Only one stretch of the data below should be repeated: the lines from the line containing "GLAZE, LENGTH / 2, cutters)" through the line containing "for node in", inclusive, exactly as they are.

▶ RAW DATA
******************************
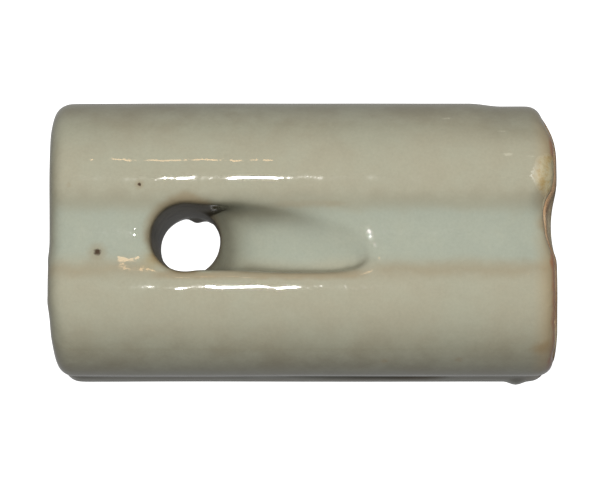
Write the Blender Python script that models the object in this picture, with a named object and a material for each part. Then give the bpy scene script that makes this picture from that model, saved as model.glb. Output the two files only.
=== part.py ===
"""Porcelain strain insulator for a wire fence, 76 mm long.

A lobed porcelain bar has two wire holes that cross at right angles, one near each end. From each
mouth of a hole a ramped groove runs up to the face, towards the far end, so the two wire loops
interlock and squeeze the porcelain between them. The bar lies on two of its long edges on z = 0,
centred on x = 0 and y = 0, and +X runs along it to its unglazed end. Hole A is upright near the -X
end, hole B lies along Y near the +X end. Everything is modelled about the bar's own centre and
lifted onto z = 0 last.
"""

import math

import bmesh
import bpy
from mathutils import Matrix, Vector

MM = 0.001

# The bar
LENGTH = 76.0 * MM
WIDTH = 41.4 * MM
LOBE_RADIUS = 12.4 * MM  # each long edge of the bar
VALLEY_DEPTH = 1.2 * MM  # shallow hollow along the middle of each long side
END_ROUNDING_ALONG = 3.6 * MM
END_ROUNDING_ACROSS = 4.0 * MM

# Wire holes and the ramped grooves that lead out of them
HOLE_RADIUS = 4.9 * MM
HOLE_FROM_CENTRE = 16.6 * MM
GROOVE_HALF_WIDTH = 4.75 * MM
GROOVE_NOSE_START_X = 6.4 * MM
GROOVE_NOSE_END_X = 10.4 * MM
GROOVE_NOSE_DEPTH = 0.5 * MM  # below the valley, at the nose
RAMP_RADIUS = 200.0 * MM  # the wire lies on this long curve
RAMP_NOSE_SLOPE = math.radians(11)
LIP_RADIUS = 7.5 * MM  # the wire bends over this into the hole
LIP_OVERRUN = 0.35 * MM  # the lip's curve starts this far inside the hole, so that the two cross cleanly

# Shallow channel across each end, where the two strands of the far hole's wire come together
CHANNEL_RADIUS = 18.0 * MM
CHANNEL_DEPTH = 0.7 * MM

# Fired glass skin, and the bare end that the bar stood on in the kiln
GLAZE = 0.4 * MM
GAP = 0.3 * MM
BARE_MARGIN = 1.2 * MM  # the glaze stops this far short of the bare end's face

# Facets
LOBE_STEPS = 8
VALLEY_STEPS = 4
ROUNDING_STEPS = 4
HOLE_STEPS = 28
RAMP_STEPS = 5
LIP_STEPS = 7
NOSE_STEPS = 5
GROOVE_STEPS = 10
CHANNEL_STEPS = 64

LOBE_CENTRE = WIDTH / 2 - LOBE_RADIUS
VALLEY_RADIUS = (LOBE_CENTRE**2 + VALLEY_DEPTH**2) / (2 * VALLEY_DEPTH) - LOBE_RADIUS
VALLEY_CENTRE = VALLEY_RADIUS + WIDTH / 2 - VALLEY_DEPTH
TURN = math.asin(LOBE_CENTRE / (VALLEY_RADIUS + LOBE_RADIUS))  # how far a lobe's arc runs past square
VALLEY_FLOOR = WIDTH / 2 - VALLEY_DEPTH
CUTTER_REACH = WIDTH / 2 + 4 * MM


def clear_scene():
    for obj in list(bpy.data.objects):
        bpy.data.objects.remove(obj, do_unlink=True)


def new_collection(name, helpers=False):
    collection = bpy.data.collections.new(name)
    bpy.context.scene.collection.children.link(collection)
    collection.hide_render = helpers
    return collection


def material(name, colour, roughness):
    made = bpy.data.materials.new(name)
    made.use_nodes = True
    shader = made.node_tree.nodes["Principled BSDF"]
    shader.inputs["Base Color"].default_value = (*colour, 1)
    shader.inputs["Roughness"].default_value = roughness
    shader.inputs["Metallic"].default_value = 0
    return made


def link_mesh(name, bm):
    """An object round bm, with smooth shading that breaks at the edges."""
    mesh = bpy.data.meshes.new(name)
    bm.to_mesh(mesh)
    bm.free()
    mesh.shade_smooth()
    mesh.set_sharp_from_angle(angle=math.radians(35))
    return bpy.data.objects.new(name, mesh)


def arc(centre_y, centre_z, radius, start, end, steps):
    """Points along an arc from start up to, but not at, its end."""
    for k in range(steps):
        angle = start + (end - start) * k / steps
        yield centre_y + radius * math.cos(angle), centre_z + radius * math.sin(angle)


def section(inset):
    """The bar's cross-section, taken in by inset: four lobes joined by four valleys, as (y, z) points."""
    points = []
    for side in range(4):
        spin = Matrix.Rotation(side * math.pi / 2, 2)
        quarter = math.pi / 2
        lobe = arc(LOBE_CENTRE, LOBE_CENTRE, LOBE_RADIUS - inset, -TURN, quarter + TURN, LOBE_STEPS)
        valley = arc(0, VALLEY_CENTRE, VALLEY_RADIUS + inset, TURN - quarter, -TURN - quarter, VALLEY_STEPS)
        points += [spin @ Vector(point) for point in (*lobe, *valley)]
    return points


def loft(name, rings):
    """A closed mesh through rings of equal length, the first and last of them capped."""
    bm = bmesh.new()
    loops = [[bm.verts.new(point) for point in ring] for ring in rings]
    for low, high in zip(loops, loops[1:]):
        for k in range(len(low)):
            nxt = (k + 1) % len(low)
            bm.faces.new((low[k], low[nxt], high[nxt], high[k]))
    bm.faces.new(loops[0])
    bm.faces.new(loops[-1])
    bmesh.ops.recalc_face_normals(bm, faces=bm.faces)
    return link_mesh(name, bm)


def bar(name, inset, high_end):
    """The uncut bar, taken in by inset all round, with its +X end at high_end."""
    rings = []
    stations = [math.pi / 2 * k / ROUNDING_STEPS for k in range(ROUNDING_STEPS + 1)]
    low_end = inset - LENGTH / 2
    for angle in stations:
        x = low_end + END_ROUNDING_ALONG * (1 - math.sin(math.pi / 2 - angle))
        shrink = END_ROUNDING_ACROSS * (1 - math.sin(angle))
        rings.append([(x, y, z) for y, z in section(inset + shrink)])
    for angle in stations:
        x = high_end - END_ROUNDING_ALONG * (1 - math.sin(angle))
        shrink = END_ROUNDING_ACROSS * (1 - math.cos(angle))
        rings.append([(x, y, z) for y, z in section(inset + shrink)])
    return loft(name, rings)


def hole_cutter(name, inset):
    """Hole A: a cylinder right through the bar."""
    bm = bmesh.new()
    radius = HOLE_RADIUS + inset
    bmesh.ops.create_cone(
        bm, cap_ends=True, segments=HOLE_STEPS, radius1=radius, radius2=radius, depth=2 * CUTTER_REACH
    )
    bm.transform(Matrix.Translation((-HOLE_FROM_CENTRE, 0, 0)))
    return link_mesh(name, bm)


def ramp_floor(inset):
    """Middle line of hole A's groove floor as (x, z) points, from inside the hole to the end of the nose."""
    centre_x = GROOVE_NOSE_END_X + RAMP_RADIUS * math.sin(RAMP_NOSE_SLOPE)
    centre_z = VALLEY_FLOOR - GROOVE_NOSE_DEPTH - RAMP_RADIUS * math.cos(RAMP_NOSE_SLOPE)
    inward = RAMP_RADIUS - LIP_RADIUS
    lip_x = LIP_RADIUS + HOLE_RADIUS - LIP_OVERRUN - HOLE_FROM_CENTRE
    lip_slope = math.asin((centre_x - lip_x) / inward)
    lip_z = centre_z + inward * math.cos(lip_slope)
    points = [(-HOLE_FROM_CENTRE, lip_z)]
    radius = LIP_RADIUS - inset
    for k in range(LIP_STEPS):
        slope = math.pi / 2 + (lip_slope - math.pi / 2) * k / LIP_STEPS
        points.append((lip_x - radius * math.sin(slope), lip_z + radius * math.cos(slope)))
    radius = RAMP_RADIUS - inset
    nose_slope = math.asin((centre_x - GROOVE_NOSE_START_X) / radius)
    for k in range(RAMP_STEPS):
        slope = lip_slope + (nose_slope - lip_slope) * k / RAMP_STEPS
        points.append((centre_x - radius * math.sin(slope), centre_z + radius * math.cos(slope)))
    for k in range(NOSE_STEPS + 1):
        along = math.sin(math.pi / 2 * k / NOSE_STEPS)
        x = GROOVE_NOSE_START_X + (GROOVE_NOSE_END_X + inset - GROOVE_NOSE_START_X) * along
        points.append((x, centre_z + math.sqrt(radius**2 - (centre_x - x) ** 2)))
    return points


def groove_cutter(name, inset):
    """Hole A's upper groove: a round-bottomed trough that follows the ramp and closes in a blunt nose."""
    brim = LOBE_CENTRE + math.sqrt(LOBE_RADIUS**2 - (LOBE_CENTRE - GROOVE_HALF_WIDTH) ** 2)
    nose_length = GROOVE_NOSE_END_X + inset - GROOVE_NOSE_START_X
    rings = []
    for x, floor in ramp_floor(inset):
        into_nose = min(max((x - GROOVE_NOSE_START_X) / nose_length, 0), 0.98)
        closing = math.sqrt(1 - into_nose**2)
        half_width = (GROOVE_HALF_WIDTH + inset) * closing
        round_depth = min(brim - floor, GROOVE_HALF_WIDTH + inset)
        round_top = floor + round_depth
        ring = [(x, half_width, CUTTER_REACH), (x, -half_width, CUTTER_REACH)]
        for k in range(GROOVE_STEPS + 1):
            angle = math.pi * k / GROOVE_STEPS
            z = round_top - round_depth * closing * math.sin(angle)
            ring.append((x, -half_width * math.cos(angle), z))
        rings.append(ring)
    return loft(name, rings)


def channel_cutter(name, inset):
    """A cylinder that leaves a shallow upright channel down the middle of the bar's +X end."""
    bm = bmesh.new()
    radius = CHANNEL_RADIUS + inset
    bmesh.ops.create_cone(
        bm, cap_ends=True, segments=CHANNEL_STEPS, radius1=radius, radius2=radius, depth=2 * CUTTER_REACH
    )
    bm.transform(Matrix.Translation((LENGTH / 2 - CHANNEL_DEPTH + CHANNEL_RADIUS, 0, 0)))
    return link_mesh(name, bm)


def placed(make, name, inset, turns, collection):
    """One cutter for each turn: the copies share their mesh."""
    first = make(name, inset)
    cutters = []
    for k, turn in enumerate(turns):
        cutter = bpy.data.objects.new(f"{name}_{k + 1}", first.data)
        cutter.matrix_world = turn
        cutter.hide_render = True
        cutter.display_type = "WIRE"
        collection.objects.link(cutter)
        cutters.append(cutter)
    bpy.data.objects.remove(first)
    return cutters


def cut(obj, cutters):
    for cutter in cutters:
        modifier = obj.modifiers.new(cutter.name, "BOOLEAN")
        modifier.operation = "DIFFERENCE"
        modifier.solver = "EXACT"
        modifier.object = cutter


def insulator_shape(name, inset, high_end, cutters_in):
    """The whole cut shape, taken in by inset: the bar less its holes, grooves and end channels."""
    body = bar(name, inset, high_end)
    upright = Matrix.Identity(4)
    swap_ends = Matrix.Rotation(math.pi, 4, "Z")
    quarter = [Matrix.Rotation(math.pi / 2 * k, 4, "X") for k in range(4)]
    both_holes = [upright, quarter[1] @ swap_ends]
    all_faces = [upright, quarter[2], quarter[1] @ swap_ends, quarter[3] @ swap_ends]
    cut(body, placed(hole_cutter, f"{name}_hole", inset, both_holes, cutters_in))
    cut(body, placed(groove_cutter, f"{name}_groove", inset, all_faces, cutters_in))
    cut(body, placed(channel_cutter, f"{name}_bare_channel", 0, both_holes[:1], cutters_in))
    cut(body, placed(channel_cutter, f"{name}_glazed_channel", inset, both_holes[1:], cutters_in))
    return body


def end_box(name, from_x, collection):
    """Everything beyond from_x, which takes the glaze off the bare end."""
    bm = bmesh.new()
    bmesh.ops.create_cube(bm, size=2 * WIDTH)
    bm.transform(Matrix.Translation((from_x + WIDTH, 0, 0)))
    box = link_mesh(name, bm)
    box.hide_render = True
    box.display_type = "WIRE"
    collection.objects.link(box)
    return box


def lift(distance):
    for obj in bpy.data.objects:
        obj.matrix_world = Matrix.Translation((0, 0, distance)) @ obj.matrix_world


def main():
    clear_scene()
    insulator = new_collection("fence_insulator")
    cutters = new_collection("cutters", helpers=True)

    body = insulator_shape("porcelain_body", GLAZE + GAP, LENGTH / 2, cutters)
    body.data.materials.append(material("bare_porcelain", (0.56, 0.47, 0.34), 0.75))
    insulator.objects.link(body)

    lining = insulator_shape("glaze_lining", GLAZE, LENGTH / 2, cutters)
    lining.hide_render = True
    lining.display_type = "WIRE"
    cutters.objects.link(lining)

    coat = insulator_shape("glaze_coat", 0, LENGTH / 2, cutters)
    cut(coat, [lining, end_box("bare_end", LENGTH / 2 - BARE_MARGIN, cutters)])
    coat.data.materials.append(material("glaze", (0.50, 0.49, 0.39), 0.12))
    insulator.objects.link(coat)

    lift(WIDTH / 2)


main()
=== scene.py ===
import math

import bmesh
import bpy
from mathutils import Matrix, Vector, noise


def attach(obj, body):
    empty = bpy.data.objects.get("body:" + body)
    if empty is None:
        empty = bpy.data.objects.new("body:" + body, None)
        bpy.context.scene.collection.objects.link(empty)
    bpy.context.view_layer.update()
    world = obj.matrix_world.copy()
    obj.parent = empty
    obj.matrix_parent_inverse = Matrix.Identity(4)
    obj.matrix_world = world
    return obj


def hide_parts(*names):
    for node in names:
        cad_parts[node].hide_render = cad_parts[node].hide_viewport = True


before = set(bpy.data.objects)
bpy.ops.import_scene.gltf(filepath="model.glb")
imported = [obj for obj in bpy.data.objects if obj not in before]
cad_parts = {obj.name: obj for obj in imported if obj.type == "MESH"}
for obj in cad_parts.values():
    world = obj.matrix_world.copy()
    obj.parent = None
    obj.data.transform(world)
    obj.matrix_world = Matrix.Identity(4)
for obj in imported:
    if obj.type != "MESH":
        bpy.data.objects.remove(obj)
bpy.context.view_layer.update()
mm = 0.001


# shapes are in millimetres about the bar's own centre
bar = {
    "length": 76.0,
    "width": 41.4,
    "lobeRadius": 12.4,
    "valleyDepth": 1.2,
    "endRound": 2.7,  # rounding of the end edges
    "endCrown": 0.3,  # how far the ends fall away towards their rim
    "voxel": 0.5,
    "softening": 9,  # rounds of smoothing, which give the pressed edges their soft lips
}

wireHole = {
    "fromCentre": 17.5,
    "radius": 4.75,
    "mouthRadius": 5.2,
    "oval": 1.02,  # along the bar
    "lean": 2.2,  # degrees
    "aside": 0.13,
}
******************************
▶ EXERCISE SOLUTION
    lining = insulator_shape("glaze_lining", GLAZE, LENGTH / 2, cutters)
    lining.hide_render = True
    lining.display_type = "WIRE"
    cutters.objects.link(lining)

    coat = insulator_shape("glaze_coat", 0, LENGTH / 2, cutters)
    cut(coat, [lining, end_box("bare_end", LENGTH / 2 - BARE_MARGIN, cutters)])
    coat.data.materials.append(material("glaze", (0.50, 0.49, 0.39), 0.12))
    insulator.objects.link(coat)

    lift(WIDTH / 2)


main()
=== scene.py ===
import math

import bmesh
import bpy
from mathutils import Matrix, Vector, noise


def attach(obj, body):
    empty = bpy.data.objects.get("body:" + body)
    if empty is None:
        empty = bpy.data.objects.new("body:" + body, None)
        bpy.context.scene.collection.objects.link(empty)
    bpy.context.view_layer.update()
    world = obj.matrix_world.copy()
    obj.parent = empty
    obj.matrix_parent_inverse = Matrix.Identity(4)
    obj.matrix_world = world
    return obj


def hide_parts(*names):
    for node in names:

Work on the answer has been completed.